STRATFORD: Leading by following the leader
After a tough start, Stratford Capital Management had it best year ever, earning 67.42% in 2011 by keying on the leading sectors and markets to predict the direction of the major equity indexes.
Stratford’s founder, Kevin Benoit, has managed money successfully for both institutions and his own advisory for two decades with a systematic approach, but in 2008 he launched a new and very different strategy.
Benoit’s short-term discretionary equity index program defines the sectors and, in some cases, individual equities that are leading index moves and trades the S&P 500, Nasdaq 100 and Dow futures based on that. If the major indexes have been following one sector and that sector breaks out, the index will follow and Stratford would be in before the move.
“I was able to identify what were the driving forces behind the market, which allowed me to get on the [up-]trends when they were going up, down-trends when they were going down and occasionally go against the trend when I saw [something] really out of whack,” Benoit says. “I may be looking at 10 sectors for every index, but then I look at the top 50 stocks in the index and at groupings of stock that may not be obvious.”
He weighs all these factors and determines what is most influencing the markets. “Lately, I have been watching semi[conductors], especially in the Nasdaq. It is better than Apple or Google even though the weightings are much higher on Apple and Google. The semiconductor sector has been moving the markets,” he says.
What Benoit does is not as easy as it sounds because what sectors the indexes follow change. “Sometimes things will stay the same for a long time and sometimes things will change rapidly. For instance, all year the most important sector was financials. Financials were not always the top sector in weighting in the index, but it was certainly the top sector that everybody was watching for direction,” he says.
When the program has difficulty it usually is because the leading sector changes, but he has a way to watch that as well. He follows the currencies to detect potential changes.
“It helps me determine my influence weighting on the groups of stocks,” Benoit says. “For instance, if the dollar is getting cheaper and oil is moving up, that means that the oil sector is going to be more important. I am not looking at the currency itself, I am looking at how it changes my rankings. If the dollar is getting much weaker or stronger then I know what sectors to pay attention to.”
In August, a month Stratford earned 59%, it was simple. “The battle over extending the debt limit led to extremely choppy markets. That was driving the market up and down every day with huge ranges. I made money every single day. ”
Choppy markets whipsawed long-term and short-term traders alike in 2011, but Benoit avoided this. “One day the market would go up and the next day it would go down, so people who were carrying overnight [positions] got whipped around a lot, but I didn’t because I wasn’t involved,” Benoit says.

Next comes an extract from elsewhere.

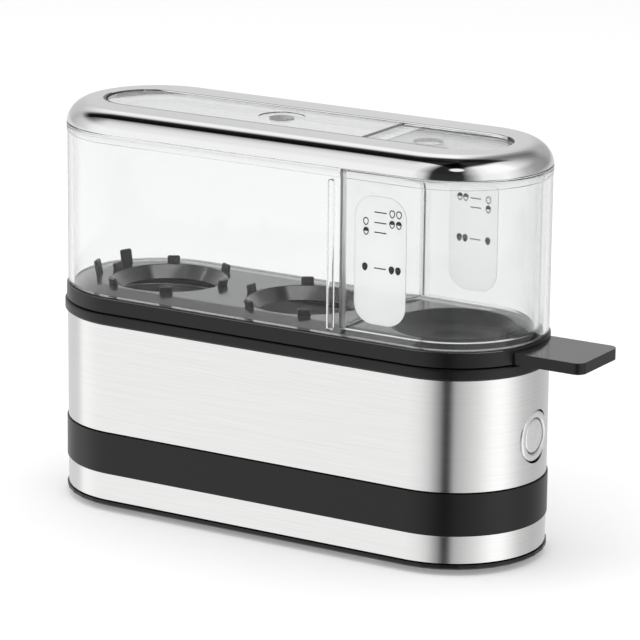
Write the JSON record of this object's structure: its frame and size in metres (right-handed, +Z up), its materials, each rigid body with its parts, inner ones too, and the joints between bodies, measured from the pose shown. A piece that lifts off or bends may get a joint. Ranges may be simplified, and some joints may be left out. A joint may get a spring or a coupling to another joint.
{
  "type": "electric egg boiler",
  "caption": "Slim electric egg boiler with a steel base, a lift-out tray with handle, and a clear hood with a chrome ring that stores a measuring cup.",
  "frame": {"origin": "middle of the bounding box at the floor, under the feet", "axes": "+X along the body towards the handle and the push button, +Z up, so the cord's gland is on the +Y side"},
  "size_m": [0.2018, 0.0638, 0.138],
  "materials": {
    "brushed_steel": "brushed along the body",
    "black_plastic": "satin",
    "chrome": "mirror polished",
    "clear_plastic": "clear and smooth",
    "frosted_plastic": "frosted",
    "rubber": "matt",
    "bright_steel": "bright",
    "aluminium": "milled",
    "ceramic": "matt",
    "board_green": "satin",
    "wire_insulation": "satin"
  },
  "bodies": {
    "base": {"bottom_plate": "black_plastic", "foot_1": "rubber", "foot_2": "rubber", "foot_3": "rubber", "foot_4": "rubber", "base_screw_1": "bright_steel", "base_screw_2": "bright_steel", "base_screw_3": "bright_steel", "base_screw_4": "bright_steel", "lower_sleeve": "brushed_steel", "upper_sleeve": "brushed_steel", "belt_band": "black_plastic", "cord_gland": "rubber", "inner_housing": "black_plastic", "top_rim": "black_plastic", "dish_seal": "rubber", "heating_dish": "bright_steel", "heat_spreader": "aluminium", "heating_element": "bright_steel", "element_pin_1": "bright_steel", "element_pin_2": "bright_steel", "element_clamp": "bright_steel", "clamp_screw_1": "bright_steel", "clamp_screw_2": "bright_steel", "thermostat": "ceramic", "thermal_fuse": "ceramic", "element_lead_1": "wire_insulation", "element_lead_2": "wire_insulation", "circuit_board": "board_green", "board_screw_1": "bright_steel", "board_screw_2": "bright_steel", "relay": "black_plastic", "terminal_block": "black_plastic", "capacitor": "black_plastic", "buzzer": "black_plastic", "button_bezel": "chrome", "button_guide": "black_plastic", "micro_switch": "black_plastic", "button_spring": "bright_steel"},
    "button": {"push_button": "chrome"},
    "tray": {"egg_tray": "black_plastic"},
    "hood": {"hood": "clear_plastic", "hood_ring": "chrome"},
    "cup": {"measuring_cup": "clear_plastic", "scale_pad_front": "frosted_plastic", "scale_pad_back": "frosted_plastic", "piercer_needle": "bright_steel"}
  },
  "joints": [
    {"name": "button_press", "type": "slide", "parent": "base", "child": "button", "axis": [-1, 0, 0], "range_m": [0, 0.0015], "stiffness_N_per_m": 400},
    {"name": "tray_lift", "type": "slide", "parent": "base", "child": "tray", "axis": [0, 0, 1], "range_m": [0, 0.05]},
    {"name": "hood_lift", "type": "slide", "parent": "tray", "child": "hood", "axis": [0, 0, 1], "range_m": [0, 0.13]},
    {"name": "cup_out", "type": "slide", "parent": "hood", "child": "cup", "axis": [0, 0, -1], "range_m": [0, 0.065]}
  ],
  "couplings": [
    {"joint": "cup_out", "follows": "hood_lift", "ratio": 0.5}
  ]
}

His unique discretionary approach also allows him to avoid many of the traps for short-term traders. “I don’t get triggered by programs. When these high frequency traders come in and bomb the market, a lot of people using stops get their stops triggered by these guys. It is less likely to happen to me,” Benoit says. “It may even give me opportunities. If you see the market bombing down and the semis are still roaring to new highs, I am going to be a buyer into that.”
Benoit encourages customers to take profits out following strong performance periods like Stratford has produced over the last two years: 67.42% in 2011 and 58.42% in 2010. That makes the inevitable drawdown less painful and is one reason his assets under management are relatively low. That is bound to change after this year. He also cut his gearing by half in October, which helped keep a fourth quarter dip to a modest -5.22%.